The following table provides a detailed breakdown of the estimated carbon emissions for each stage in the production of a standard monocrystalline 500w solar panel.
| Manufacturing Stage | Estimated Carbon Footprint (kg CO2e) | Key Contributors |
|---|---|---|
| Polysilicon Production | 150 – 250 | Extreme heat requirements, chemical processes |
| Wafering & Cell Production | 100 – 180 | Electricity for precision cutting and doping |
| Panel Lamination & Assembly | 80 – 120 | Heat for lamination, aluminum frame production |
| Ancillary Materials (Silver, Copper, Glass) | 50 – 80 | Mining, refining, and transportation |
| Total Estimated Footprint | 380 – 630 |
Key Variables That Influence the Final Number
The broad range of 400-600 kg CO2e isn’t arbitrary; it’s a reflection of several critical variables that can swing the final number significantly.
Panel Technology: Not all 500w panels are created equal. Monocrystalline panels, while highly efficient, generally have a slightly higher carbon footprint than polycrystalline panels due to a more complex and energy-intensive crystal growth process. However, their higher efficiency means they generate more electricity over their lifetime, paying back their carbon debt faster. Thin-film panels, like those made from Cadmium Telluride (CdTe), can have a significantly lower manufacturing footprint, sometimes as low as 250-350 kg CO2e for an equivalent power output, but they often have lower efficiencies and shorter lifespans.
Geographical Location of Manufacturing: This is arguably the most important factor. The carbon intensity of the local electrical grid directly translates to the carbon footprint of the factory. A facility in China, where the grid mix has a higher reliance on coal, might produce a panel with a footprint at the higher end of the range (550-600+ kg CO2e). In contrast, a factory in Norway, powered almost entirely by hydropower, or in France, with a large share of nuclear power, could produce a similar panel with a footprint closer to 300-400 kg CO2e. This is why it’s crucial for manufacturers to disclose their energy sources and for consumers to consider the provenance of their panels.
Supply Chain Efficiency and Recycling: The carbon cost of transporting materials across the globe adds up. A vertically integrated manufacturer that controls the process from raw silicon to finished panel can optimize logistics and reduce transportation emissions. Furthermore, the industry is increasingly using recycled materials, particularly for aluminum frames and silicon, which dramatically lowers the footprint compared to using virgin materials. When you are evaluating a 500w solar panel, inquiring about the manufacturer’s use of recycled content and their supply chain transparency can provide deeper insight into its environmental impact.

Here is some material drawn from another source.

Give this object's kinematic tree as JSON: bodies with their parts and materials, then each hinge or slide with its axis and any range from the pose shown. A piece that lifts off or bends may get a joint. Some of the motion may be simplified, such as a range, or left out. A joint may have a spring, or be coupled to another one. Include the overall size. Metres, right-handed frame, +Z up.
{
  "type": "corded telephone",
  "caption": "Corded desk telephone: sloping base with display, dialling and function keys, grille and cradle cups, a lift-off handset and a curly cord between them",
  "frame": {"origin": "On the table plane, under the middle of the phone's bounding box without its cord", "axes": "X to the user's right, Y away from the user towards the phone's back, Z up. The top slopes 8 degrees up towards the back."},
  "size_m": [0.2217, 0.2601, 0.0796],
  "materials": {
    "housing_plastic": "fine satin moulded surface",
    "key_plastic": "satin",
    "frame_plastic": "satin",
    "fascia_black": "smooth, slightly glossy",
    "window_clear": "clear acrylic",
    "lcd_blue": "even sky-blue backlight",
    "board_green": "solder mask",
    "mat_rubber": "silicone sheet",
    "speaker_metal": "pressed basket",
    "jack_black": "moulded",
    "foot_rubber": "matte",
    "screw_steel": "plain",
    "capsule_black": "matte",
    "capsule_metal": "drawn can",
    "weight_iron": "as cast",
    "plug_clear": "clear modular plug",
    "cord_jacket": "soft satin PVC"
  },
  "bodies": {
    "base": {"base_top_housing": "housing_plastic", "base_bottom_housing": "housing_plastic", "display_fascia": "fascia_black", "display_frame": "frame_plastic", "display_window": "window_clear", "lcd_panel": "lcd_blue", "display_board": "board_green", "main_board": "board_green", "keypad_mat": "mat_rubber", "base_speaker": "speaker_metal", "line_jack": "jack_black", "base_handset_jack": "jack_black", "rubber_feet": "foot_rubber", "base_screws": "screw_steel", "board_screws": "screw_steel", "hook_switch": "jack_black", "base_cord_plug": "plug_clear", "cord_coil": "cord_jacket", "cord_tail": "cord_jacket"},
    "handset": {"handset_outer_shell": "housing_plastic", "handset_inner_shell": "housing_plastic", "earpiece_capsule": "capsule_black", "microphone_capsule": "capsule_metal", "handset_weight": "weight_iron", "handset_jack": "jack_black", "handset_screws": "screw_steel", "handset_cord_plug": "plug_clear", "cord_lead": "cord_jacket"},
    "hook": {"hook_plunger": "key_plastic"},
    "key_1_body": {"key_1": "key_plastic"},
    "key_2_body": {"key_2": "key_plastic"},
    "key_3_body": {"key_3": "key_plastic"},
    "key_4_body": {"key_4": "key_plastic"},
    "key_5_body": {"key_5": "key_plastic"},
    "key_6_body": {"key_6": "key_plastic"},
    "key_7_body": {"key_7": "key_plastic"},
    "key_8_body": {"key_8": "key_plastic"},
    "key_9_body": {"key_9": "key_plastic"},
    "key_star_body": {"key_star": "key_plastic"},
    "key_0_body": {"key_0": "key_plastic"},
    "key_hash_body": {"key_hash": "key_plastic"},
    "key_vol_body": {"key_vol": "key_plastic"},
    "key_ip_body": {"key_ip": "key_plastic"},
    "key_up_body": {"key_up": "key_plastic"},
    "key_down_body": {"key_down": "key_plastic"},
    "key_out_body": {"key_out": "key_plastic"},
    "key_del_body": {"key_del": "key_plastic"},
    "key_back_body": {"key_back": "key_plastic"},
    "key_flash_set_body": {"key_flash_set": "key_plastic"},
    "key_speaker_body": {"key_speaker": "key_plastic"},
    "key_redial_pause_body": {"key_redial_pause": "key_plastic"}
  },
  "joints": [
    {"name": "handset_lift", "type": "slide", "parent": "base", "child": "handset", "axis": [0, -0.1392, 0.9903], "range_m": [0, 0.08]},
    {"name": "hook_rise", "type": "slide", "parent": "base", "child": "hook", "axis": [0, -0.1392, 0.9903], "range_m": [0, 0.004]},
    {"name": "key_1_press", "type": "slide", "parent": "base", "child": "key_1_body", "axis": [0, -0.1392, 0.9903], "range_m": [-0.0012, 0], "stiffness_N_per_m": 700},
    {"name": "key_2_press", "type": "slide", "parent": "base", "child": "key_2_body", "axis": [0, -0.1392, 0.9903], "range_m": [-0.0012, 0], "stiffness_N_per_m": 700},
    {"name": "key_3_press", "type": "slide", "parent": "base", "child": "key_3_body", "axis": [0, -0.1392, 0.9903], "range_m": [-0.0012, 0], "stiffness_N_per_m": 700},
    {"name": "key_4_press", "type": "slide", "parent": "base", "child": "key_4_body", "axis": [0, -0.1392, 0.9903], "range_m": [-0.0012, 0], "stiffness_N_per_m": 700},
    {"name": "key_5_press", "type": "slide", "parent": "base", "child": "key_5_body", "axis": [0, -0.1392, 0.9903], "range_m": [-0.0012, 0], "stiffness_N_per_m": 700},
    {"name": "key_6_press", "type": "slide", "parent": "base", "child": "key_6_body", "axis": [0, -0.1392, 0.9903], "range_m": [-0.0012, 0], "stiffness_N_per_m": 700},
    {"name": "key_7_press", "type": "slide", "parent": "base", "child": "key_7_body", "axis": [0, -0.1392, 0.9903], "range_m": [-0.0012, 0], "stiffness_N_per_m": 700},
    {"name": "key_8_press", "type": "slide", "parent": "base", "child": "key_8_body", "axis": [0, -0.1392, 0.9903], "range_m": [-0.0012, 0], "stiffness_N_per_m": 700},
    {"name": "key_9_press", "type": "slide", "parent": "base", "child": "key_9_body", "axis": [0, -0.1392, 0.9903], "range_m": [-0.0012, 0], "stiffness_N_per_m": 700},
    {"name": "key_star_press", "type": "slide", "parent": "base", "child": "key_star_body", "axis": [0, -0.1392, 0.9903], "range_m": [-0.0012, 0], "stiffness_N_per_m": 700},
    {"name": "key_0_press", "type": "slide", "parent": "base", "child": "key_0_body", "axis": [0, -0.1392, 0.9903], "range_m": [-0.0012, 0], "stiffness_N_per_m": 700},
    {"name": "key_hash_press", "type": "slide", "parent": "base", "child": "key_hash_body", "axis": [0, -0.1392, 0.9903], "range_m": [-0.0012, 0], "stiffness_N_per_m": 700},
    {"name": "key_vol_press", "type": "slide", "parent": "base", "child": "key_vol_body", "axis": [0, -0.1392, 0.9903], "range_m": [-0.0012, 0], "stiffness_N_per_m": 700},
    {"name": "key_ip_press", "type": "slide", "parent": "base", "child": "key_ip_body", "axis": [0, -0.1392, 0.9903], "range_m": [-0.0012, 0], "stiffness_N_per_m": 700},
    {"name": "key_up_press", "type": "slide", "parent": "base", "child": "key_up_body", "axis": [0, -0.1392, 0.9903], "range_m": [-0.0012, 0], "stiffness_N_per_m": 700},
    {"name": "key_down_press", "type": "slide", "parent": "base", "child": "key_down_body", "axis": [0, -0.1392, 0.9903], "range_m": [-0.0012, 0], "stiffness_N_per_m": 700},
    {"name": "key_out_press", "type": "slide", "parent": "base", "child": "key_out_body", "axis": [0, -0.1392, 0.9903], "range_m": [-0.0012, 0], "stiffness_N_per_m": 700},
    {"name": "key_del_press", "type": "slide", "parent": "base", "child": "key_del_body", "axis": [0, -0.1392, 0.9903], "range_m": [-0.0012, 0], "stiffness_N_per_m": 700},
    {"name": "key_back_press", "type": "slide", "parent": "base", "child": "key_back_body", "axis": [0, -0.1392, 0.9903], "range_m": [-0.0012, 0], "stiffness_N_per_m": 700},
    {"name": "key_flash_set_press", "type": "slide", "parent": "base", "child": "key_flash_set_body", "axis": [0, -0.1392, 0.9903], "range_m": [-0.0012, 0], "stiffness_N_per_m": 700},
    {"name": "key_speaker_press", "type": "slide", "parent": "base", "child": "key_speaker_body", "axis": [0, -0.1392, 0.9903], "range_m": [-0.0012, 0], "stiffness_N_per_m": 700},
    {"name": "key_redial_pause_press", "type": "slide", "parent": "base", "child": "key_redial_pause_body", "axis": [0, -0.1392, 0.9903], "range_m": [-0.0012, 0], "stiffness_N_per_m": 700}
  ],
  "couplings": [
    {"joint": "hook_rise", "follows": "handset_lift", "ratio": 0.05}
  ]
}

The Payback Period: When Does Solar Become Carbon Negative?
The concept of carbon payback time is central to the environmental argument for solar. This is the period it takes for the panel to generate enough clean electricity to offset the greenhouse gases emitted during its manufacturing. For a 500w panel, this is calculated based on its location and the carbon intensity of the grid electricity it is displacing.

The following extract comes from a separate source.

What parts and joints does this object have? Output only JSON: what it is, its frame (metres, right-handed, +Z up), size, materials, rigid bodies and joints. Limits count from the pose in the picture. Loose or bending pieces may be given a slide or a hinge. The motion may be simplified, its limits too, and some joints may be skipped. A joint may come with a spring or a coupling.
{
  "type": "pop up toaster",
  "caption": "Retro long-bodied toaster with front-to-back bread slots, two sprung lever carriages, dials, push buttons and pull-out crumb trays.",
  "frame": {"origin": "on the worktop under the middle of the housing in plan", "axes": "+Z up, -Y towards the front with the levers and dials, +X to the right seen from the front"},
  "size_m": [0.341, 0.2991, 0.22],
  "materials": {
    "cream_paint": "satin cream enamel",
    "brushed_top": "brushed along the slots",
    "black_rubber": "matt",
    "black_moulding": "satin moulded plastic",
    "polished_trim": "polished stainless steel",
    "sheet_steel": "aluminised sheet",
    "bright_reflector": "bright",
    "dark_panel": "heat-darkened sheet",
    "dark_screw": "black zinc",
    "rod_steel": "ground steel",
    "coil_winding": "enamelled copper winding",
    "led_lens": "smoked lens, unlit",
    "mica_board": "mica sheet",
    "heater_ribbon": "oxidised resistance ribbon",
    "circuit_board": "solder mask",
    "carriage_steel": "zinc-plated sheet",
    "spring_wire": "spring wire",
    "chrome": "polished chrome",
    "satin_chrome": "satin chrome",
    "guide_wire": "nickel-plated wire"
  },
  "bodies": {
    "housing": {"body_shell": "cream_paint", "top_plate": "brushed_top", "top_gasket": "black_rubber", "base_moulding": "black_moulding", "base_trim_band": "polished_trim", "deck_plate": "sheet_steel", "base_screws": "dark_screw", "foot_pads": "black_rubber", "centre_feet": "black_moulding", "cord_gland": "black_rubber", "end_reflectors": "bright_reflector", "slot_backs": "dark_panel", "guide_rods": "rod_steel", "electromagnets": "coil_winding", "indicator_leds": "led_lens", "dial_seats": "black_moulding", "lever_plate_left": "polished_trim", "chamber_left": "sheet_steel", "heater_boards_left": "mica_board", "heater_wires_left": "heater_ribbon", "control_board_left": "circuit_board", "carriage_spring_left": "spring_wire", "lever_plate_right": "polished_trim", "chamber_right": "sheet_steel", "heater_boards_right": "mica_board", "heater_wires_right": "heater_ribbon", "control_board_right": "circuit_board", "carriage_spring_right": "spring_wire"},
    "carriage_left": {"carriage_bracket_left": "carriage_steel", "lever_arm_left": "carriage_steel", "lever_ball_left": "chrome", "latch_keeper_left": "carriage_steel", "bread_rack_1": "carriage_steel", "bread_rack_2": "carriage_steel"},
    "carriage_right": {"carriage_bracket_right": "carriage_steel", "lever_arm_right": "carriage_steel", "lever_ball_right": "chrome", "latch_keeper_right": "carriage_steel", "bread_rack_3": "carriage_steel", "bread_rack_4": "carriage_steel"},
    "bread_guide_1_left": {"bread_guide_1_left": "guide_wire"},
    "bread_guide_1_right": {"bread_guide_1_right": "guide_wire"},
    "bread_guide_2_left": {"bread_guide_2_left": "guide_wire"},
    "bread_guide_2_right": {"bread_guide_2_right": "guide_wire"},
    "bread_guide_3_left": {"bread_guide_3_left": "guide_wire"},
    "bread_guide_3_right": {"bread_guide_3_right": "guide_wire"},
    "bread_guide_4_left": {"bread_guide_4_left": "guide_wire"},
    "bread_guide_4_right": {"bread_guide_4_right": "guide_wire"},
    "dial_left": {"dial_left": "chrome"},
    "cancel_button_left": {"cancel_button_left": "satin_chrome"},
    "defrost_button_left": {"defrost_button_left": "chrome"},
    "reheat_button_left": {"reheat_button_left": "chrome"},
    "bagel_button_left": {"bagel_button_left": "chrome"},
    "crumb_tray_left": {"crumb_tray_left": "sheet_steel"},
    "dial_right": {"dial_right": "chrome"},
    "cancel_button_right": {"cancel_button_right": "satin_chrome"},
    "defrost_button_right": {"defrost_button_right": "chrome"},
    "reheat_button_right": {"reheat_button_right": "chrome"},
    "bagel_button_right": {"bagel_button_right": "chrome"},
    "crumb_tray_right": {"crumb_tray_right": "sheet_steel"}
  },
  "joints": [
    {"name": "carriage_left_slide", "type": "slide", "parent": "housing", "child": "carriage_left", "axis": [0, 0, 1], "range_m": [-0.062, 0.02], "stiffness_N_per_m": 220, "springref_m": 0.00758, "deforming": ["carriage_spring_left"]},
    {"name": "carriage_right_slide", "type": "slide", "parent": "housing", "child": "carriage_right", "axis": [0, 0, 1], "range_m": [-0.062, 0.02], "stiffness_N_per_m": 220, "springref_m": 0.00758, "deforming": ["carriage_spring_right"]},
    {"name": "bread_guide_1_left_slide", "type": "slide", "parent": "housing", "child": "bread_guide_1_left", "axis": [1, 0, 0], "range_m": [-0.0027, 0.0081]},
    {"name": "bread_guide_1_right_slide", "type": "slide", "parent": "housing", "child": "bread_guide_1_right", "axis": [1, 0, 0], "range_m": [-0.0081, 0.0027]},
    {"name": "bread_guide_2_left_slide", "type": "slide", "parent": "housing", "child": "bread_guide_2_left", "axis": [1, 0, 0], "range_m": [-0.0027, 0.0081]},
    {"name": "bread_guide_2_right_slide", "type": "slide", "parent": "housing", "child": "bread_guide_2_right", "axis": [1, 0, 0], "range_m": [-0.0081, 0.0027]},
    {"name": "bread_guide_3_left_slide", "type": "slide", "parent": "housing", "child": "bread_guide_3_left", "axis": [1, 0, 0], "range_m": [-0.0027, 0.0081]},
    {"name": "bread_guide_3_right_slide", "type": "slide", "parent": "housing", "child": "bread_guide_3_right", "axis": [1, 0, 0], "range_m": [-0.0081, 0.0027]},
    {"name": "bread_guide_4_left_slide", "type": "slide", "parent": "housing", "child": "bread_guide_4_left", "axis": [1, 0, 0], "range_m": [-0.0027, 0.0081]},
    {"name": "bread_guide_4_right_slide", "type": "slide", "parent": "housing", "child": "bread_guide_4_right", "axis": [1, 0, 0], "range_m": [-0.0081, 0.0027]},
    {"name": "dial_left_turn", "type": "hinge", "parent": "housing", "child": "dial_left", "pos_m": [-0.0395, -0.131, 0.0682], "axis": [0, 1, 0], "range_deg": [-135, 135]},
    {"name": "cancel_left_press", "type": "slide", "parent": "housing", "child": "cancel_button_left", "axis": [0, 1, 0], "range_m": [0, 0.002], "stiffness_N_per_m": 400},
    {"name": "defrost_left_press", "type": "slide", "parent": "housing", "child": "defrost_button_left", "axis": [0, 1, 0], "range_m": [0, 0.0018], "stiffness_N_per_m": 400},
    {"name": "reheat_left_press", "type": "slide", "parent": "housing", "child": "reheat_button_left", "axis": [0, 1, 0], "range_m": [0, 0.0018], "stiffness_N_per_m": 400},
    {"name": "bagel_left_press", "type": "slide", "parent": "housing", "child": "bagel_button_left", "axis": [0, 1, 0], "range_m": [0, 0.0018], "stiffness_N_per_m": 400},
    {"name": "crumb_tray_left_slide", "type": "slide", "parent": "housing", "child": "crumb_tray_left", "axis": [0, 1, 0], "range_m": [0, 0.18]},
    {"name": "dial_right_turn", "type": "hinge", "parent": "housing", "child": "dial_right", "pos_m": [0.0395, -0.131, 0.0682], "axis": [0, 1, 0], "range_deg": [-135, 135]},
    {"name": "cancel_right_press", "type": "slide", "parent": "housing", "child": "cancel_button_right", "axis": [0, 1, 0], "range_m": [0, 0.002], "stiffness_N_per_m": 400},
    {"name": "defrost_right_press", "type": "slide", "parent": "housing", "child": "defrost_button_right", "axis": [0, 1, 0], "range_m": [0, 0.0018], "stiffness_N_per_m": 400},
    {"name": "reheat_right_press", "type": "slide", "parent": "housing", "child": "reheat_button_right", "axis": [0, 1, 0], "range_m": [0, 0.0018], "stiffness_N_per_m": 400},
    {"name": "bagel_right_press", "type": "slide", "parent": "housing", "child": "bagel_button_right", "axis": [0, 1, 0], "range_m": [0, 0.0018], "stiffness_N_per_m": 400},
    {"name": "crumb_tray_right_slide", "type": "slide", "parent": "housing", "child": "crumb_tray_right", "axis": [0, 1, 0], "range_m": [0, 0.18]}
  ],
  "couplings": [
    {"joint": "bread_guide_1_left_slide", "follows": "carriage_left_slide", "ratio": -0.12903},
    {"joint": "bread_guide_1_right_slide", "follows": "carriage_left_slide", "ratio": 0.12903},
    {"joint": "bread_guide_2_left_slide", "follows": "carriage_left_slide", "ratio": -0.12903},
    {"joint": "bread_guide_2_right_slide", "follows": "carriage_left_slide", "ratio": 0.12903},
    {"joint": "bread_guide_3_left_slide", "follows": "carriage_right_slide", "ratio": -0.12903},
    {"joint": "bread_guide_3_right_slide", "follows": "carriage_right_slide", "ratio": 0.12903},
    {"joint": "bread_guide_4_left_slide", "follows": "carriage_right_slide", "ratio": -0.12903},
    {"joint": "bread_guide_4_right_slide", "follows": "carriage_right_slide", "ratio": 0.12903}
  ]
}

Let’s consider an example: A 500w panel with a manufacturing footprint of 500 kg CO2e is installed in a sunny region like Southern California, where it might produce approximately 730 kilowatt-hours (kWh) of electricity per year. If that electricity is displacing power from the California grid (which has a relatively low carbon intensity of about 0.25 kg CO2e per kWh), the annual carbon offset is 730 kWh/year * 0.25 kg CO2e/kWh = 182.5 kg CO2e per year.
Using this figure, the carbon payback time would be: 500 kg CO2e / 182.5 kg CO2e/year = approximately 2.7 years.

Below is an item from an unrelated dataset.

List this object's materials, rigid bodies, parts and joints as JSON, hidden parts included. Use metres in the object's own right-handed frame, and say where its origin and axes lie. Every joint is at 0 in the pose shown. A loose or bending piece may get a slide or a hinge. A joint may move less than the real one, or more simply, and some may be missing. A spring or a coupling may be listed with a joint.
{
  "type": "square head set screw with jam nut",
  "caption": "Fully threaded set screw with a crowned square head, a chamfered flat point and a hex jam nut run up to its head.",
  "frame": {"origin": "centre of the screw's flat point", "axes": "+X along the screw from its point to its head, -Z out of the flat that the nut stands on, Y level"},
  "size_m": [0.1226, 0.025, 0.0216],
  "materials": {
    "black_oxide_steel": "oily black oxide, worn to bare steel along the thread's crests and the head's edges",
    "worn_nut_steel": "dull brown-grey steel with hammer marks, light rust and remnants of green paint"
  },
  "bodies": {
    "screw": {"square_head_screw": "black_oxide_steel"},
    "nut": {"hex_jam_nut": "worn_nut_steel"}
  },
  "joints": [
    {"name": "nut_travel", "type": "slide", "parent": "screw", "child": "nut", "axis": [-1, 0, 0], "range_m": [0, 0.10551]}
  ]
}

In a region with a coal-heavy grid (e.g., 0.8 kg CO2e/kWh), the payback time would be even faster: 730 kWh/year * 0.8 kg CO2e/kWh = 584 kg CO2e offset per year, leading to a payback period of less than a year. Over a typical 25-30 year lifespan, a single panel prevents many tons of CO2 from entering the atmosphere, making it a profoundly positive investment for the climate after the initial payback period.
Industry Trends and Future Outlook
The solar industry is acutely aware of its upstream carbon footprint and is actively working to reduce it. Technological advancements are leading to more efficient manufacturing processes that use less energy per watt of panel produced. There is a strong push towards using renewable energy to power manufacturing plants themselves, creating a virtuous cycle. Furthermore, the reduction in the amount of silver required per cell and the increased use of thinner wafers are contributing to a gradual decline in the average carbon footprint of new panels. As these trends continue, the carbon payback time for solar energy will shorten even further, solidifying its role as a cornerstone of a sustainable energy future.